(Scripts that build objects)
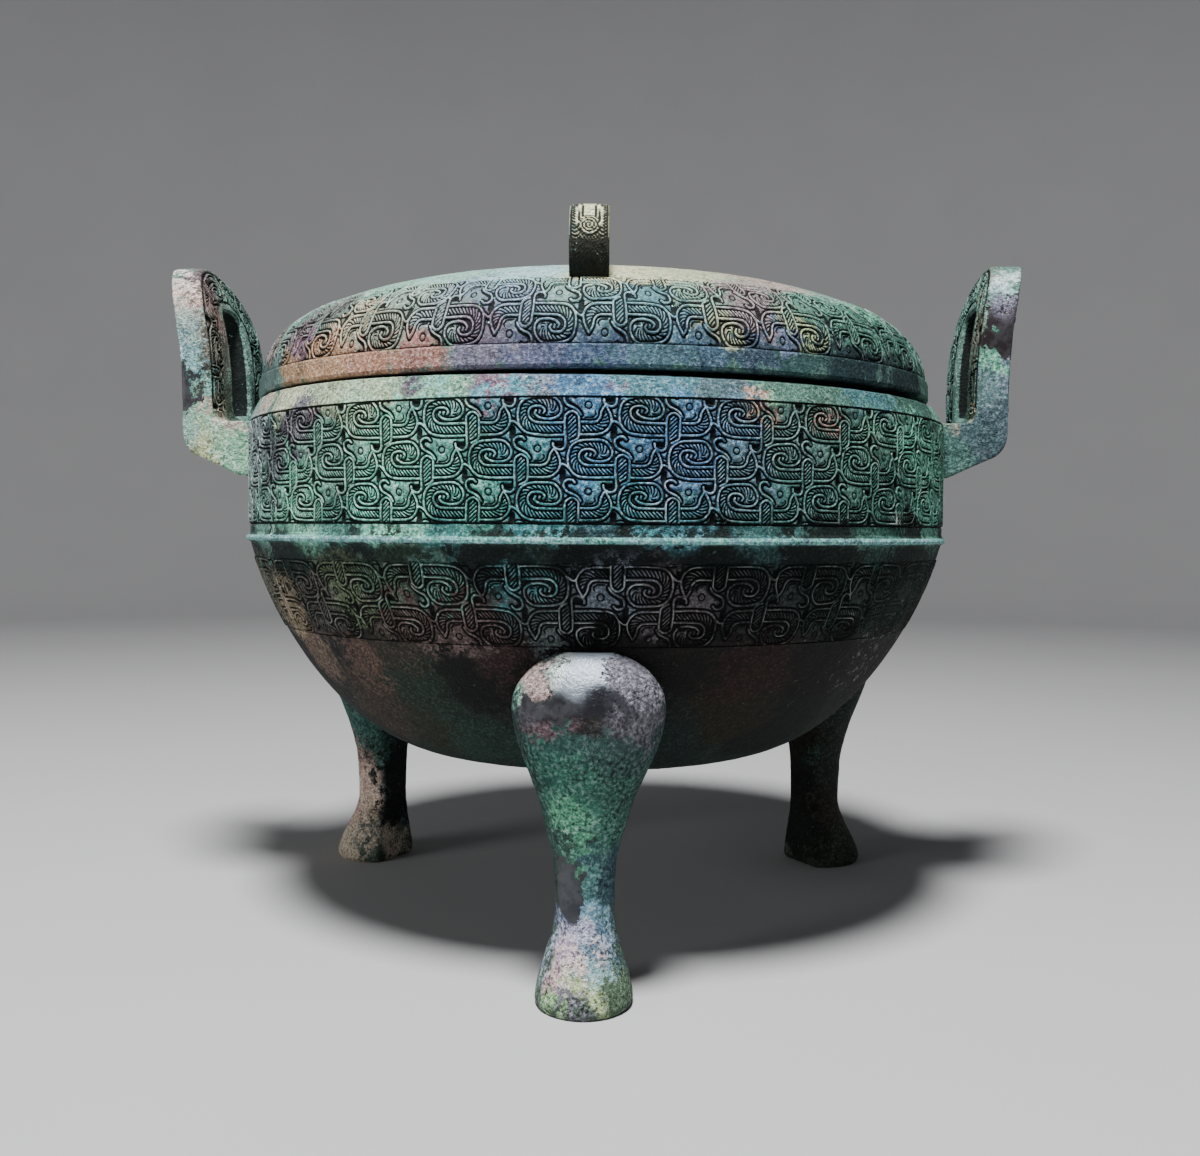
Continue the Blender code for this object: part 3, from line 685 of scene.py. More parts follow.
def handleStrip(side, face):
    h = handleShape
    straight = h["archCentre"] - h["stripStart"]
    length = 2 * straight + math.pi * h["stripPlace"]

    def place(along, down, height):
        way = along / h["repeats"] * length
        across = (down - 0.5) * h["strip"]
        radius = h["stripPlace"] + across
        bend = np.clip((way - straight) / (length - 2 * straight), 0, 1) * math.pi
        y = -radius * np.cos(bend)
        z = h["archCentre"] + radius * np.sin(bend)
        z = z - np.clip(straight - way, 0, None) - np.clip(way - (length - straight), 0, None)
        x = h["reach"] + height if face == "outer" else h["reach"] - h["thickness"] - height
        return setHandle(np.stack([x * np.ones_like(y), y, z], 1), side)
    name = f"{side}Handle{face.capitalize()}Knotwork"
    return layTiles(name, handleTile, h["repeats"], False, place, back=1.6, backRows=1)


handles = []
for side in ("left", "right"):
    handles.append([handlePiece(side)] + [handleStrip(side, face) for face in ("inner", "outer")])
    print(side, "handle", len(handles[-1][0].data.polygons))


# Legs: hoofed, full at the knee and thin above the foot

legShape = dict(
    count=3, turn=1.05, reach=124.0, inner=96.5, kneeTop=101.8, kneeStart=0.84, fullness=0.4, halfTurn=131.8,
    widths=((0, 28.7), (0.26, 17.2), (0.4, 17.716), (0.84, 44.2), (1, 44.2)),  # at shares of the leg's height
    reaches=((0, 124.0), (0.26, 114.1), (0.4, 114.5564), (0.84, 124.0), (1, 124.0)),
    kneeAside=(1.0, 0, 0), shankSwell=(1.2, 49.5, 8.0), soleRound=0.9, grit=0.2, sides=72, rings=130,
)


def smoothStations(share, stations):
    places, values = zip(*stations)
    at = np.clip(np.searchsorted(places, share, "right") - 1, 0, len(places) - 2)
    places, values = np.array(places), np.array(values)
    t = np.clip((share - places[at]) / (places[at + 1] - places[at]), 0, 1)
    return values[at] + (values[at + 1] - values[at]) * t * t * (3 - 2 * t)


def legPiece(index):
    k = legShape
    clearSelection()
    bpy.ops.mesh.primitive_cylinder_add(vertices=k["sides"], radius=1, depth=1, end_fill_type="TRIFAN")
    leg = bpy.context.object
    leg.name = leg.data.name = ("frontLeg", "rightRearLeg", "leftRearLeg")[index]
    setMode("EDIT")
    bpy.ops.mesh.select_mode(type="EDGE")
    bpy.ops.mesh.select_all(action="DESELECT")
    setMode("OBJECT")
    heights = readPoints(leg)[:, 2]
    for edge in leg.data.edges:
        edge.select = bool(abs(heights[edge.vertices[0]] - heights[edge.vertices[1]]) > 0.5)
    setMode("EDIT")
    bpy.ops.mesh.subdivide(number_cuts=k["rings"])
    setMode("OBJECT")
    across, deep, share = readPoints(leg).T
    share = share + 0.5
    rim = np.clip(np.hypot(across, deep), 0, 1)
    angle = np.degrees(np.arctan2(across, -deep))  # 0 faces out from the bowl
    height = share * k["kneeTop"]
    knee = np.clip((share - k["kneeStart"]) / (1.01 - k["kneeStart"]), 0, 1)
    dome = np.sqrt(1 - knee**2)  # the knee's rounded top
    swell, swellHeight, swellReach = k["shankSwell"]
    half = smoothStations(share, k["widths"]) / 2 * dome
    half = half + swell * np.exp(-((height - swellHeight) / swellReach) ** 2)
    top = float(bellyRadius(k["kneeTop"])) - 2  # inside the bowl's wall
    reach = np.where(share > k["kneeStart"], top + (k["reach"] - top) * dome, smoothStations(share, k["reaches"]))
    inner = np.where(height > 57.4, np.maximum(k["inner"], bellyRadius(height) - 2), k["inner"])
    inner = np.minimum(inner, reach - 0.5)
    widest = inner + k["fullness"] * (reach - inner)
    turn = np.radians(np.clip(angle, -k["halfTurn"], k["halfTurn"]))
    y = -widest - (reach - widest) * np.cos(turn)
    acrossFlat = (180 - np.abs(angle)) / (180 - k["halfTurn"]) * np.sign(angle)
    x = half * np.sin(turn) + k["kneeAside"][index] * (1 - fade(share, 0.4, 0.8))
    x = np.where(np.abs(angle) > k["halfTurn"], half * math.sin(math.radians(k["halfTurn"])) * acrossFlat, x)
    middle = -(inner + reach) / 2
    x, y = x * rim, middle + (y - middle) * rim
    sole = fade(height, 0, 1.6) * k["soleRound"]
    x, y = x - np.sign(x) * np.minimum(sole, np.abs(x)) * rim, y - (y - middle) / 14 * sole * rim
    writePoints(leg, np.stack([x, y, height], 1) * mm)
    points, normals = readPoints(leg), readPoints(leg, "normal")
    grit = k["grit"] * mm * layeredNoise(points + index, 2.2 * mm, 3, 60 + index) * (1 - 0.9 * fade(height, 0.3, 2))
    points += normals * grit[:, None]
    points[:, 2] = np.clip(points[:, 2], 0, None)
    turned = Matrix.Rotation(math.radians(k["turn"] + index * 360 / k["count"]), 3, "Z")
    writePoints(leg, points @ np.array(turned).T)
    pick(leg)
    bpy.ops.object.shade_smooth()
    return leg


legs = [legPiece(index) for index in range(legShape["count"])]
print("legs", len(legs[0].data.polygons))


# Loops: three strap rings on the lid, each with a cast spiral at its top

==

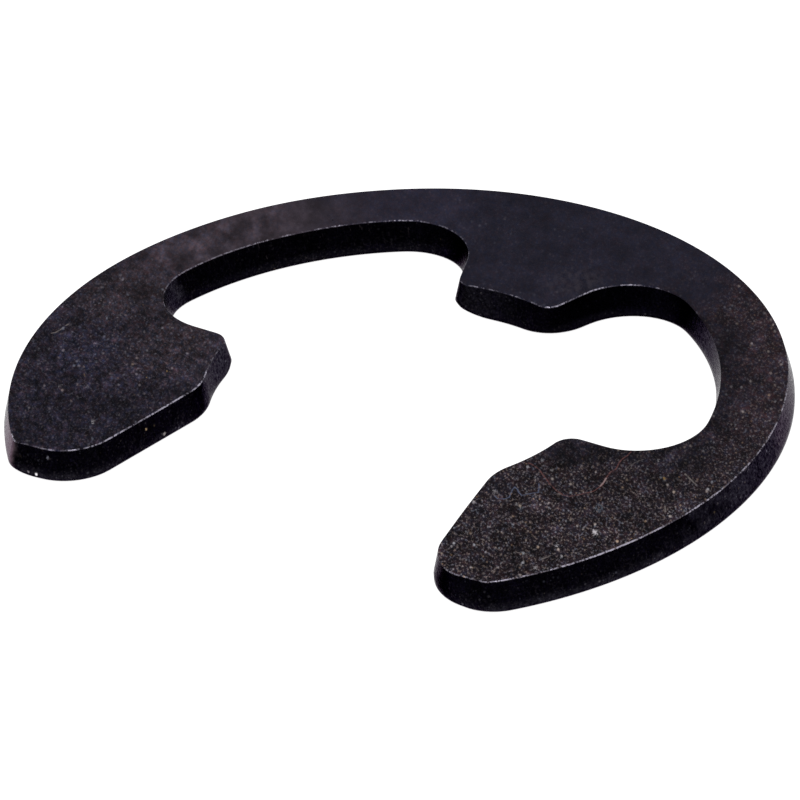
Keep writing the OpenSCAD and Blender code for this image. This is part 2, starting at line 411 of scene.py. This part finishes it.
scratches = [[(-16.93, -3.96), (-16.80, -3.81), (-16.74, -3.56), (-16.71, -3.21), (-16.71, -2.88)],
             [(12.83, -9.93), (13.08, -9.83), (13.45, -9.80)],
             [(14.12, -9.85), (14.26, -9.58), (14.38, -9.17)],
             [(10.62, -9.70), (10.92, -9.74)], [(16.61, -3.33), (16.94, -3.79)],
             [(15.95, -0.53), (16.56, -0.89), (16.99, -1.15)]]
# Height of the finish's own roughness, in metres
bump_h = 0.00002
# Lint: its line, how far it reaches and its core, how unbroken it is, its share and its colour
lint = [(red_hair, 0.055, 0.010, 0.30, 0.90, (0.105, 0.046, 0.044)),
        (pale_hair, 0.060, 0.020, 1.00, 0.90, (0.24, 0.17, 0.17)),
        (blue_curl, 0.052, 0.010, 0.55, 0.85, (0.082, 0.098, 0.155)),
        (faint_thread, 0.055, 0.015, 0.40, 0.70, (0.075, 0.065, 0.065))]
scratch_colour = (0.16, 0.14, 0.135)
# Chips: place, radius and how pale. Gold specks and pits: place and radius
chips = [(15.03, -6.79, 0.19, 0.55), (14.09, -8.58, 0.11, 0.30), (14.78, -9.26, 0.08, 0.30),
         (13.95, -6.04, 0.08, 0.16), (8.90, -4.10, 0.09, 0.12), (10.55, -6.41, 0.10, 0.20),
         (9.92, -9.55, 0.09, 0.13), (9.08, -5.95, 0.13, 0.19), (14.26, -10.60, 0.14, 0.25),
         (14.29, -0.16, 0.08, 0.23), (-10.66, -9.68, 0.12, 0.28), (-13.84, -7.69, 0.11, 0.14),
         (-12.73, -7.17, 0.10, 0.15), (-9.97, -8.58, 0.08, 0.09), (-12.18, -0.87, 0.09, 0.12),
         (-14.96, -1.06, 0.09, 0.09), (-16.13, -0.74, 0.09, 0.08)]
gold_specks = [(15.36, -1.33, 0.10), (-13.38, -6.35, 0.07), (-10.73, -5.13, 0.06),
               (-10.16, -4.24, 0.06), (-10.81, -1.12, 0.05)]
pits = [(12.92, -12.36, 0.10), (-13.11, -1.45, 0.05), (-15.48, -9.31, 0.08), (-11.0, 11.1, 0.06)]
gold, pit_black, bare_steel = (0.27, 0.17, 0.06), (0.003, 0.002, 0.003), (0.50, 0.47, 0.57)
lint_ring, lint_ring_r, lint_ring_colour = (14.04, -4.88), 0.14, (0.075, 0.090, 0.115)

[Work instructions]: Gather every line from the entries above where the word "Blender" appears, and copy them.

[Task solution]:
Continue the Blender code for this object: part 3, from line 685 of scene.py. More parts follow.
Keep writing the OpenSCAD and Blender code for this image. This is part 2, starting at line 411 of scene.py. This part finishes it.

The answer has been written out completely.